More design obstacles to overcome
Without any map, navigating the labyrinthine corridors or ventilation systems is extremely difficult, especially when thinking in three dimensions in the case of the alien. Even if the mission goals aren’t the most original or memorable ones, they’re still varied enough and always keep the player on his or her toes during missions, as they often change. However, overlooking switches to open doors is as common as finding new enemies literally dropping from the ceiling, making it even more difficult to remember where one has been before. At least the overwhelming number and speed of enemies is somewhat compensated by the A.I.’s stupidity, often leading to instances when they become stuck in front of walls or on top of each other. During the final boss encounter of the Predator campaign the alien queen wasn’t even moving in between two pillars of stone, which was actually quite fortunate, as it was a very enclosed space with additional facehuggers running around that made it nearly impossible to complete without that bug.
Completing each campaign isn’t the end, though, as bonus missions can be unlocked. While some locations are recycled and only mission objectives are changed, it’s nice to try out a jetpack for the marine and a grappling hook for the predator, although it’s a bittersweet experience, as one soon realizes that these special abilities would have made some of the original levels more fun to play. One shouldn’t expect any narrative connecting these segments, with the lack of cutscenes making it an even less cinematic or immersive experience. It also requires a lot of patience to unlock all the bonus levels, because completing the main game on the hardest difficulty is mandatory to play the last levels.
A modern re-release
Aliens versus Predator was originally released in 1999 without even the option to save a game in a level (!), but was then updated in the Gold Edition with the limited save slot function and more multiplayer levels, in addition to newly filmed video screen parts, with the former ones involving hired actors that were replaced by the Rebellion staff (although it remains questionable if the quality is really improved, as the acting is still rather ropey). After the game became difficult to purchase in retail form, Rebellion decided to release it digitally with the Classic 2000 edition that is the definitive version, as it offers widescreen and Xbox 360 controller support as well as the aforementioned option to have unlimited saves and modern internet multiplayer.
Playing with real humans
Of course in a game like this, multiplayer is predestined to be a cool experience, and it turns out to be one. With many gameplay modes and settings that can increase movement speed even further, this is for the dedicated FPS fan who wants to try something a little bit different from the standard rocket launching and jumping around. While this can still be done with the marine to a certain degree, it’s just more fun to try out the alien lifeforms. Without connection problems and with easy-to-find lobbies, the network code works great, although one should definitely train first with a friend before going against more seasoned gamers. Unfortunately, some maps can be too big for only two players, because just as in the single-player campaign, many are locations are labyrinthine in design, and running around without encountering the opposition can be frustrating, especially since one starts from the beginning of a level each time one dies, making it even harder to get back into the fight.

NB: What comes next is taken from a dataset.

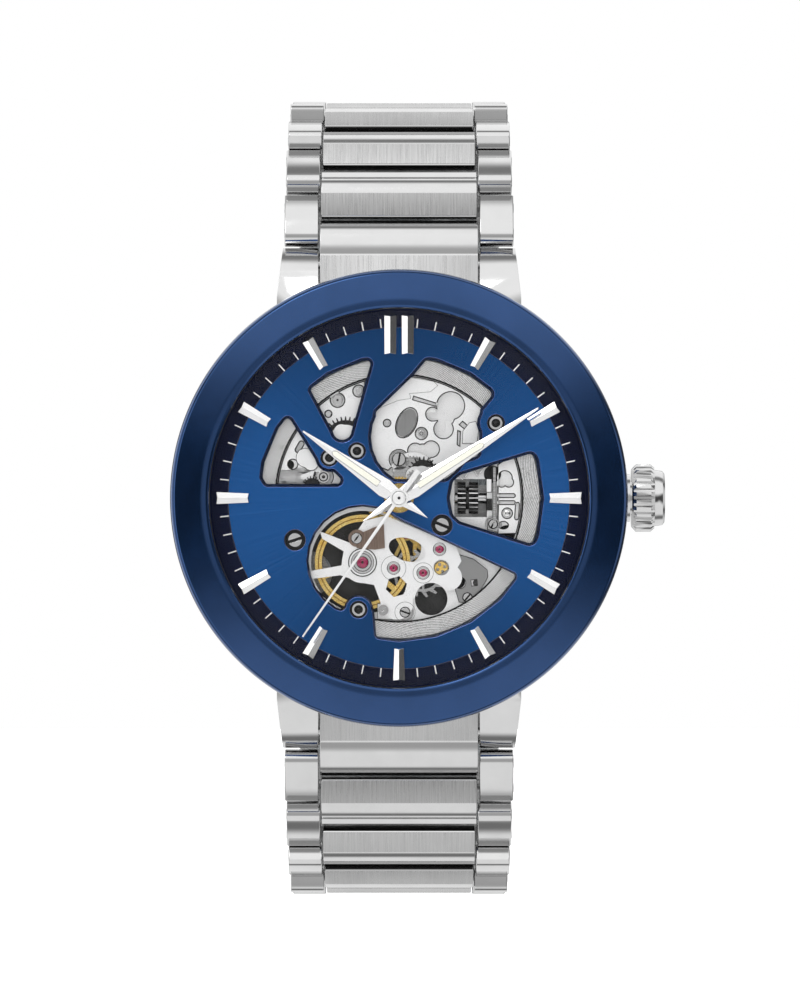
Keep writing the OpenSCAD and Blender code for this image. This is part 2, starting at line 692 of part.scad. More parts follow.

Like most 3D games, Aliens vs. Predator Classic 2000 hasn’t aged well with its graphics. Except for the low-res FMV cut-scenes, the marines or scientists’ faces look as ugly as the level textures, while the jerky animations of them aren’t much better, either, which also holds true for the predators. However, seeing the aliens run seamlessly from ceiling to walls and then to the ground is still an impressive visual feat even today, as their movements are fluid and watching them blow up into pieces with acid thrown around is extremely satisfying, again re-enacting that non-stop action feeling of the original Aliens. Still, the lighting effects are well-done, with some stand-out moments when flickering lights in a corridor induce pure terror. There is also a fair bit of realism, e.g. when one has to use night vision goggles in the dark, only to be blinded when stepping into light. Visual effects can be found with the other races as well, e.g. the alien’s somewhat stretched perspective that is reminiscent of the chasing sequences in Alien 3. Last but not least, the CGI cutscenes are also pretty cool in their cinematic presentation of the movies, although there are only two for each campaign at the beginning and at the end.
… but sounding great
The audio is excellent with both music and effects. The former takes individual score pieces from each franchise and even if these are played in a loop, they’re enough to set the mood, changing from scary exploration to intense gunfire fights. Hearing aliens being torn apart under fire with James Horner’s militaristic score of Aliens has never sounded this good, while listening to rain falling outside a colony installation after having walked through endless, claustrophobic corridors is also highly atmospheric, which of course goes for the iconic bleeping motion tracker device, too. The Predator missions are accompanied by an orchestral choir soundtrack that fit the warrior theme perfectly, while the Alien campaign features some more subtle horror music.
Three games and two franchises for the price of one
Aliens versus Predator Classic 2000 is an easy-to-love and easy-to-hate game. Playing three very different factions is a unique experience, especially if one knows the franchises. Shooting one’s way through aliens, sneaking behind humans, crawling on walls is all fun despite the confusing level design, the hard-as-nails difficulty, and the limited savegame function. It certainly helps to recognize all the different movie locations and spot the references as well as to listen to an amazing best-of-Alien/Predator soundtrack mix so that one easily forgets the outdated graphics. If only the story segments were more engaging and there would be at least one character who is memorable, this would be the perfect adaptation.